A short while later, I gathered the children and proposed that I pull them in their plastic toboggans behind the truck in the snow on Rabbit Lane. They practically cheered at the idea. I tied three ropes of different lengths to the bumper, put the truck in four-wheel drive, and started to pull them slowly, gradually picking up speed. The children screamed and hollered with happiness, until the ropes crossed and tangled, the sleds jumped the ruts, and children tumbled out. My biggest worry was that a sled might skip into the ditch. We refined our ropes and speeds and enjoyed more sledding up and down Rabbit Lane.
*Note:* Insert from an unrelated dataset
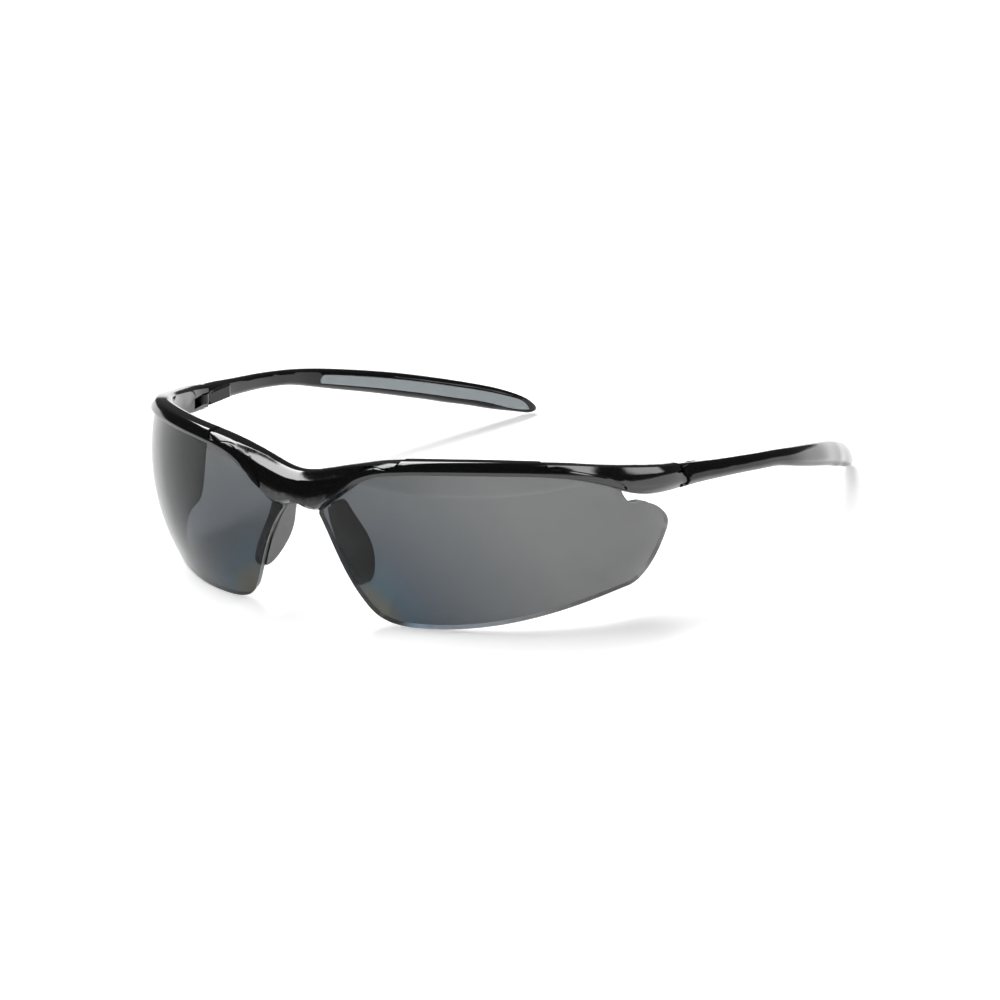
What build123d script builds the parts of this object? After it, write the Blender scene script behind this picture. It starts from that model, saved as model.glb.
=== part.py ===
from build123d import *
import os
from math import sin, cos, radians, sqrt

# Wrap-round safety glasses, half-rimless. Millimetres.
# +X is the wearer's left, the front faces -Y, the temples run back along +Y, +Z is up.
# Everything is drawn on the +X side and mirrored.

# Lenses: two spherical shells, each about its own centre
LENS_X = 14.85          # sphere centre, sideways from the middle
LENS_Y = 40.9           # sphere centre, behind the bridge
LENS_Z = 25.9           # sphere centre height
LENS_R = 48.3           # front surface radius
LENS_T = 2.0            # lens thickness
LENS_AXIS = 39.0        # degrees from straight ahead to the middle of one lens
CONE_REACH = (12.0, 64.0)   # cones drawn through a lens start and end this far from its centre

# Lens outline seen along the lens axis: sideways and upward from the sphere centre
LENS_OUTLINE = [
    [(-37.6, 0.0), (-33.4, -10.0), (-30.4, -16.0), (-27.6, -20.2)],
    [(-27.6, -20.2), (-25.4, -22.4), (-21.5, -24.0), (-16.0, -24.3)],
    [(-16.0, -24.3), (-5.6, -23.7), (7.2, -21.8), (19.4, -19.4), (28.0, -18.0)],
    [(28.0, -18.0), (31.3, -16.7), (34.4, -13.2), (37.0, -8.2)],
    [(37.0, -8.2), (37.75, -5.4), (36.9, -3.1), (34.6, -0.5), (32.4, 0.95)],
    [(32.4, 0.95), (30.2, 1.7), (28.1, 2.3), (26.9, 3.9), (26.0, 7.2)],
    [(26.0, 7.2), (17.5, 11.0), (8.0, 12.8), (-6.7, 13.5), (-21.0, 13.3), (-29.0, 12.0)],
    [(-29.0, 12.0), (-35.4, 8.0), (-37.6, 0.0)],
    ]

# Brow frame slices have eight corners, in order: lower front, front below and above the
# middle, top front, top back, back above and below the middle, lower back
# Rail stations: turn about the lens centre, top, bottom, reach in front of the lens,
# reach behind it, how far the lower edge stands forward, and height of the top front bevel
RAIL = [
    (-3.0, 37.6, 32.2, 1.7, 4.2, 1.9, 1.9),
    (3.0, 38.8, 35.8, 1.5, 4.3, 1.2, 1.0),
    (11.0, 39.8, 37.2, 1.4, 4.0, 1.1, 0.5),
    (23.0, 40.3, 37.7, 1.3, 3.5, 1.1, 0.4),
    (37.0, 40.2, 37.5, 1.2, 3.4, 1.0, 0.4),
    (51.0, 39.1, 36.5, 0.9, 3.4, 0.8, 0.4),
    (59.0, 38.3, 35.1, 0.6, 3.4, 0.6, 0.6),
    (66.0, 37.2, 33.1, 0.6, 3.4, 0.3, 1.0),
    (73.0, 36.1, 30.5, 0.7, 3.4, 0.0, 1.4),
    (80.0, 35.0, 28.5, 1.0, 3.3, -0.3, 1.7),
    ]
SEAM_Y = 46.6           # rear end of the endpiece's outer skin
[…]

Except for red-faced and teary-eyed Hyrum (4), who sat in the warm truck recovering from his spill and eating a banana.
Roger, I appreciate the thought that your stories place within my mind. I can see the clear similarity you paint with words between the tracks in the snow, in all their random nature, just as clearly as the randomness of items within your treasure bowl. Each animal or tire track is absolutely unique, as are the individual “treasures” in your bowl. Yet, as beautiful and unique each is, it is the grandeur and beauty one sees when viewed together, as a symphony, when the light shines just right. Children even more so, as created in the image of our God, and when we are treated with the gift of recognizing it.